§ EXERCISE TASK: Restate the entire listing word for word.

§ DATA LINES:
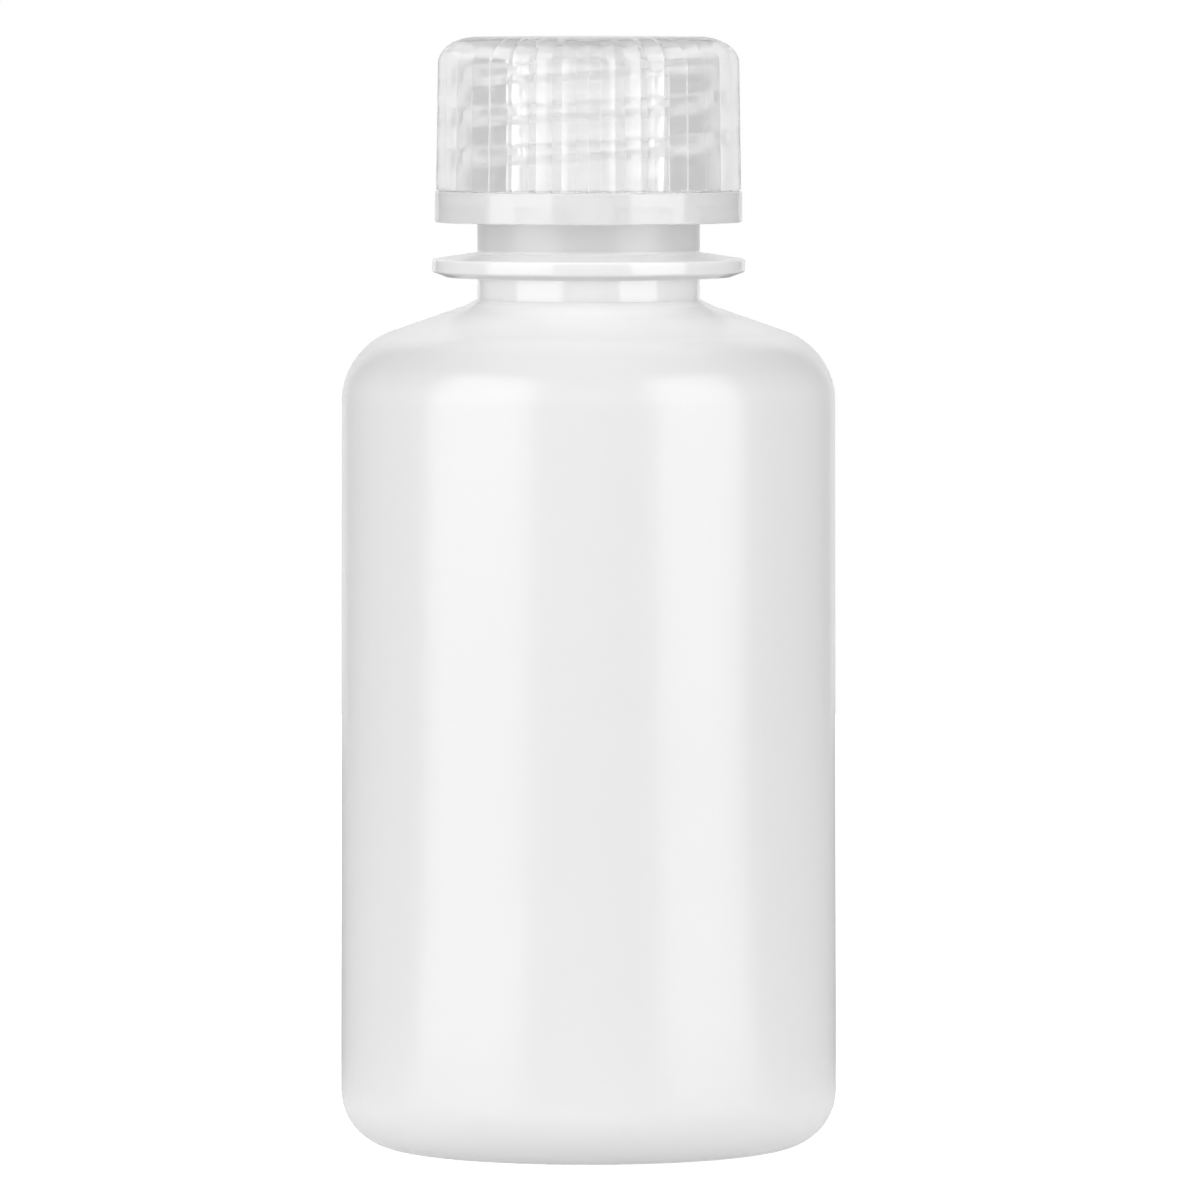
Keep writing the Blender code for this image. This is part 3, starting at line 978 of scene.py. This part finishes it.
# %% [markdown]
# ## The break-away band
# The band is smooth outside. Inside, nine pawls lean in under the bead of the neck, so the
# band stays behind when the cap is unscrewed. Thin bridges tie it to the cap until then. The
# pawls are turned as one ring, and between them that ring is pushed back to the wall.

# %% Turn the band, part its pawls and add its bridges
BAND_HEIGHT = 2.45 * MM
BAND_WALL = 0.9 * MM
BAND_EDGE = 0.12 * MM
PAWL_COUNT = 9
PAWL_SHARE = 0.62
PAWL_CATCH = 0.5 * MM
PAWL_TIP = 0.4 * MM
BRIDGE_COUNT = 12
BRIDGE_TURN_SHARE = 0.25
BRIDGE_WIDTH = 0.6 * MM
BRIDGE_HEIGHT = 0.5 * MM
BRIDGE_GAP = 0.05 * MM
BAND_HAZE = 0.7
BAND_ROUGHNESS = 0.13
BAND_COLOUR = 0.84

band_top = BAND_BOTTOM + BAND_HEIGHT
band_bore = BAND_RADIUS - BAND_WALL
pawl_radius = NECK_RADIUS + BEAD_DEPTH - PAWL_CATCH
bridge_height = CAP_BOTTOM - BRIDGE_GAP - BRIDGE_HEIGHT / 2

bm = bmesh.new()
add_turned(bm, [
    (BAND_RADIUS, band_top, BAND_EDGE),
    (BAND_RADIUS, BAND_BOTTOM, BAND_EDGE),
    (band_bore, BAND_BOTTOM),
    (pawl_radius, BAND_BOTTOM + PAWL_HEIGHT - PAWL_TIP),
    (pawl_radius, BAND_BOTTOM + PAWL_HEIGHT),
    (band_bore, BAND_BOTTOM + PAWL_HEIGHT + PAWL_TIP),
    (band_bore, band_top),
])
for vert in bm.verts:
    radius = vert.co.xy.length
    share = (math.atan2(vert.co.y, vert.co.x) / math.tau * PAWL_COUNT) % 1
    if share > PAWL_SHARE and radius < band_bore - MERGE_DISTANCE:
        vert.co.xy *= band_bore / radius
for index in range(BRIDGE_COUNT):
    turn = Matrix.Rotation(math.tau * (index + BRIDGE_TURN_SHARE) / BRIDGE_COUNT, 4, "Z")
    spot = Matrix.Translation((BAND_RADIUS - BAND_WALL / 2, 0.0, bridge_height))
    shape = Matrix.Diagonal((BAND_WALL / 2, BRIDGE_WIDTH, BRIDGE_HEIGHT, 1.0))
    bmesh.ops.create_cube(bm, size=1.0, matrix=turn @ spot @ shape)
white_plastic = clear_plastic("white_polypropylene", BAND_HAZE, BAND_ROUGHNESS, BAND_COLOUR)
finished(bm, "band", white_plastic, "band", "tamper_band")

§ RESULT OF THIS EXERCISE:
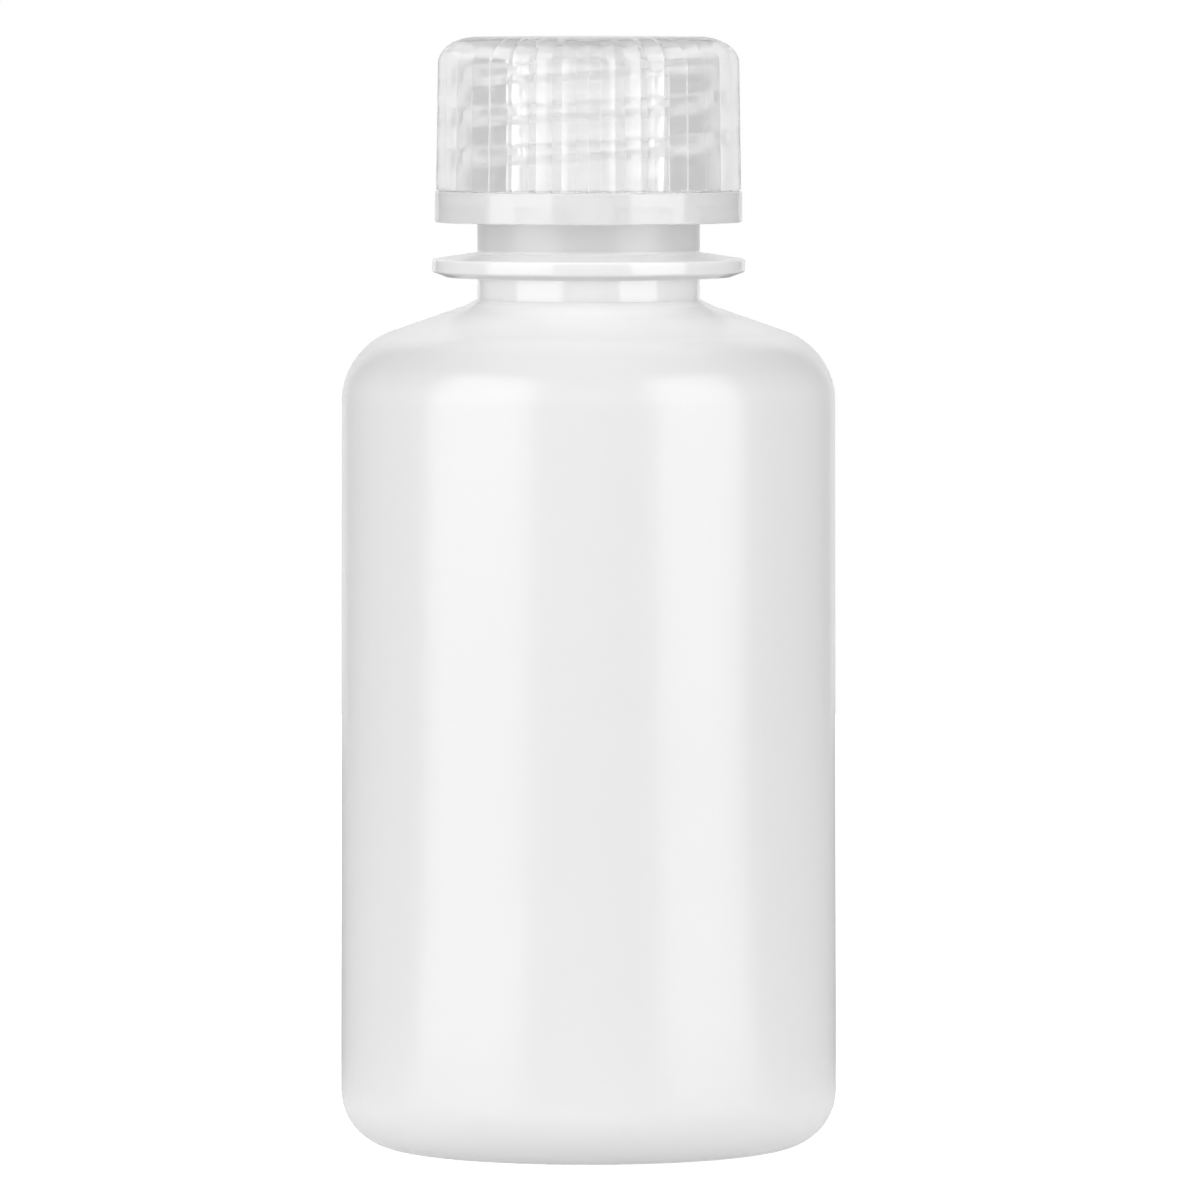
Keep writing the Blender code for this image. This is part 3, starting at line 978 of scene.py. This part finishes it.
# %% [markdown]
# ## The break-away band
# The band is smooth outside. Inside, nine pawls lean in under the bead of the neck, so the
# band stays behind when the cap is unscrewed. Thin bridges tie it to the cap until then. The
# pawls are turned as one ring, and between them that ring is pushed back to the wall.

# %% Turn the band, part its pawls and add its bridges
BAND_HEIGHT = 2.45 * MM
BAND_WALL = 0.9 * MM
BAND_EDGE = 0.12 * MM
PAWL_COUNT = 9
PAWL_SHARE = 0.62
PAWL_CATCH = 0.5 * MM
PAWL_TIP = 0.4 * MM
BRIDGE_COUNT = 12
BRIDGE_TURN_SHARE = 0.25
BRIDGE_WIDTH = 0.6 * MM
BRIDGE_HEIGHT = 0.5 * MM
BRIDGE_GAP = 0.05 * MM
BAND_HAZE = 0.7
BAND_ROUGHNESS = 0.13
BAND_COLOUR = 0.84

band_top = BAND_BOTTOM + BAND_HEIGHT
band_bore = BAND_RADIUS - BAND_WALL
pawl_radius = NECK_RADIUS + BEAD_DEPTH - PAWL_CATCH
bridge_height = CAP_BOTTOM - BRIDGE_GAP - BRIDGE_HEIGHT / 2

bm = bmesh.new()
add_turned(bm, [
    (BAND_RADIUS, band_top, BAND_EDGE),
    (BAND_RADIUS, BAND_BOTTOM, BAND_EDGE),
    (band_bore, BAND_BOTTOM),
    (pawl_radius, BAND_BOTTOM + PAWL_HEIGHT - PAWL_TIP),
    (pawl_radius, BAND_BOTTOM + PAWL_HEIGHT),
    (band_bore, BAND_BOTTOM + PAWL_HEIGHT + PAWL_TIP),
    (band_bore, band_top),
])
for vert in bm.verts:
    radius = vert.co.xy.length
    share = (math.atan2(vert.co.y, vert.co.x) / math.tau * PAWL_COUNT) % 1
    if share > PAWL_SHARE and radius < band_bore - MERGE_DISTANCE:
        vert.co.xy *= band_bore / radius
for index in range(BRIDGE_COUNT):
    turn = Matrix.Rotation(math.tau * (index + BRIDGE_TURN_SHARE) / BRIDGE_COUNT, 4, "Z")
    spot = Matrix.Translation((BAND_RADIUS - BAND_WALL / 2, 0.0, bridge_height))
    shape = Matrix.Diagonal((BAND_WALL / 2, BRIDGE_WIDTH, BRIDGE_HEIGHT, 1.0))
    bmesh.ops.create_cube(bm, size=1.0, matrix=turn @ spot @ shape)
white_plastic = clear_plastic("white_polypropylene", BAND_HAZE, BAND_ROUGHNESS, BAND_COLOUR)
finished(bm, "band", white_plastic, "band", "tamper_band")